No one likes to be in debt or living on credit. However, sometimes taking on debt or loans can be the only way to survive and thrive. All of us have had our fair share of financial highs and lows, and at times when you need cash, and you have none, payday loans can offer the ultimate solution to your short-term financial needs.
Nearly 12 million American households rely on payday loans to help bail them out in situations where they require cash urgently. These short-term loans are usually associated with high Average Percentage Rates (APRs) that make them expensive cash borrowing options.
However, if you have bad credit, maxed out credit cards, and no friends or family to help bail you out, payday loans are your best and perhaps even your only option. These unsecured personal loans can be lifesavers for those who need cash urgently but don’t have credit or collateral to apply for more traditional types of loans from banks or credit unions.
Getting the money right away is great but having to pay it all back on your next paycheck along with the additional borrowing fees can put a real strain on your finances, especially if you are living paycheck to paycheck. If this is the case, then you might be wondering what happens if you are unable to pay your payday loan in time?
If you are seeking answers to questions such as these and want to learn more about payday loans you have come to the right place. So, without further ado let’s get to it.
What’s the worst that could happen if you default on a payday loan payment? Just like any other loan, if you default on payments, you are likely going to face a number of additional charges, including late payment fees, penalties, interest, and in rare cases even legal action.
Since payday loan providers such as Payday LV often use pre-authorized debit as a way to recuperate funds on your next paycheck you can also be hit with bank overdraft fees if you don’t have enough money in your account. These additional charges can leave you even more financially crippled than before you took the loan and can potentially lead you down a vicious debt cycle.
However, it isn’t all bad news. Payday loans don’t affect or impact your credit score as long as you are able to make even partial payments. It is only if you are unable to pay anything that your account can be sold to third-party debt collectors who are then allowed to report the debt to the credit bureau.

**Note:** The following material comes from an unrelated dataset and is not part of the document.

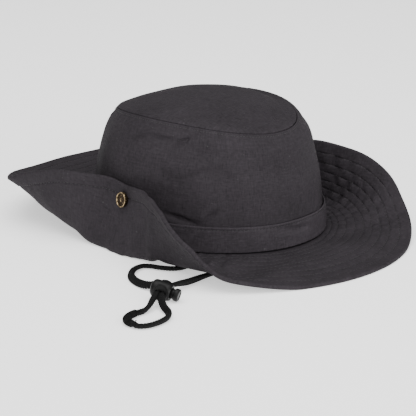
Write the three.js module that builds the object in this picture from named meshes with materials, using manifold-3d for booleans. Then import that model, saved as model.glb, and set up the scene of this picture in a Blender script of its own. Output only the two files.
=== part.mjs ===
// A wide-brimmed oilskin hat with both sides of its brim snapped up, resting on a flat surface.
// Millimetres, +Z up. The surface is z = 0, the hat's front faces -Y and the wearer's right is -X.
import * as THREE from 'three';
import { mergeVertices } from 'three/addons/utils/BufferGeometryUtils.js';
import Module from 'manifold-3d';

// Driving dimensions of the crown and its foot
const HEAD_LENGTH = 200;
const HEAD_WIDTH = 170;
const SEAM_HEIGHT = 6;
const CLOTH = 2;
const GAP = 0.4;
const BAND_CLOTH = 1.6;
const BAND_HEIGHT = 20;
const CROWN_HEIGHT = 92;
const TIP_DOME = 9;
const TIP_ROUNDING = 2.4;

// Driving dimensions of the brim and its snaps
const BRIM_WIDTH = 69;
const BRIM_BACK_EXTRA = 3.4;
const BRIM_CLOTH = 3;
const BRIM_INSET = 2.2;
const SNAP_FROM_EDGE = 11.5;
const SNAP_ANGLE = 1;
const SNAP_PULL = 8;
const SNAP_PULL_LENGTH = 42;
const SNAP_PULL_WIDTH = 30;
const SNAP_RADIUS = 6;
const SNAP_HEIGHT = 3;
const SNAP_STANDOFF = 1.6;
const POST_RADIUS = 4;

// Driving dimensions of the chin cord, its tabs, its joint and its lock
const CORD_DIAMETER = 3.6;
const CORD_SIDES = 8;
const CORD_STEP = 9.5;
const JOINT_DIAMETER = 5.2;
const TAB_WIDTH = 12;
const TAB_HEIGHT = 13;
const TAB_CLOTH = 3.2;
const TAB_FOOT = 11.2;
const LOCK_RADIUS = 6.8;
const LOCK_COLLAR_RADIUS = 5.8;
const LOCK_COLLAR_LENGTH = 14.6;
const LOCK_HOLE_LENGTH = 8.1;
const LOCK_HOLE_HEIGHT = 4.4;
const LOCK_BORE_RADIUS = 4.1;
const LOCK_BORE_DEPTH = 7.6;
const LOCK_MOUTH = 6.6;
const PLUNGER_RADIUS = 3.7;
const PLUNGER_FOOT = 5.3;
const PLUNGER_TRAVEL = 2;
const BUTTON_RADIUS = 4.7;
const BUTTON_HEIGHT = 3.6;

// Height of the crown's lower edge, on the brim
const CROWN_FOOT = SEAM_HEIGHT + BRIM_CLOTH / 2 + 2 * GAP;

// How finely the cloth is faceted
const CROWN_COLUMNS = 60;
const BRIM_COLUMNS = 76;
const BRIM_ROWS = 15;
const TIP_RINGS = 5;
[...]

All of this can sound extremely scary or unpleasant but defaulting on any loan can lead you down a similar spiral. Payday loans are no different. The silver lining with these loans, however, is that they are usually of nominal amounts and can be easily paid off with the right guidance and the right help.
If you find yourself in a position where you believe you won’t be able to pay back your payday loan on the assigned date don’t stress. There are several avenues and ways to ensure you minimize damage as much as possible.
The first thing you should do is read up on state laws governing payday loans. Different states have different laws governing payday loans. Read up on these laws to figure out exactly what options you have and whether options such as extended payment plans (EPP) are available to you. These plans can help stop the constant build-up of fees and interest making payday loans a lot more manageable to pay back.
When borrowing from a payday loan lender ensure that they are a member of the Community Financial Services Association of America (CFSA). Borrowing from such a lender offers several benefits, the most important of which is the ability to pay back your payday loan in four payday cycles rather than one.
An EPP also stops the accumulation of interest and or additional penalties making it a lot more manageable to pay back the loan. Best of all, as long as you make your EPP payments on time your account will not be sold to a collection agency meaning that it won’t impact your credit score or appear on your credit report.
Make sure that you apply for EPP at least one business day before your payday loan is due. You can not apply for this service if you have passed your due date. Applying for an EPP can save you a lot of money and hardship and thus it is always best to borrow from lenders that are members of the CFSA.
If an EPP is not an option then you might want to seek the guidance of a credit counselor. Payday loans aren’t like traditional loans and therefore trickier to deal with as their laws vary from state to state. However, a credit counseling agency can help in certain ways.
For one they can help restructure the payment plans to allow you some more breathing room to pay off outstanding debt. They can also help negotiate a settlement to stop the build-up of additional fees and interest by making a lump sum payment which is often a percentage of the outstanding loan amount.
Finally, such agencies can help prepare a budget for you to follow that would help ensure your ability to pay back the loan given your monthly income and current financial situation.
Applying for a payday loan is easy. All you need is a valid ID, an active bank account, and proof of income to be granted a loan. However, that doesn’t mean that you should take a payday loan for the wrong reasons.
Payday loans are expensive and should be taken only in cases of emergency. Inability to pay back these loans can have severe financial implications. This is why it is best to always ensure that you are able to pay back the principal amount along with any lending fees on your next paycheck to avoid having to pay more money in penalties, late fees, and interest.
You can also look at EPP and credit counseling as options if you find yourself in a situation where you are unable to pay back your payday loan. Always remember that you can not be charged or arrested if you are unable to pay back your payday loan.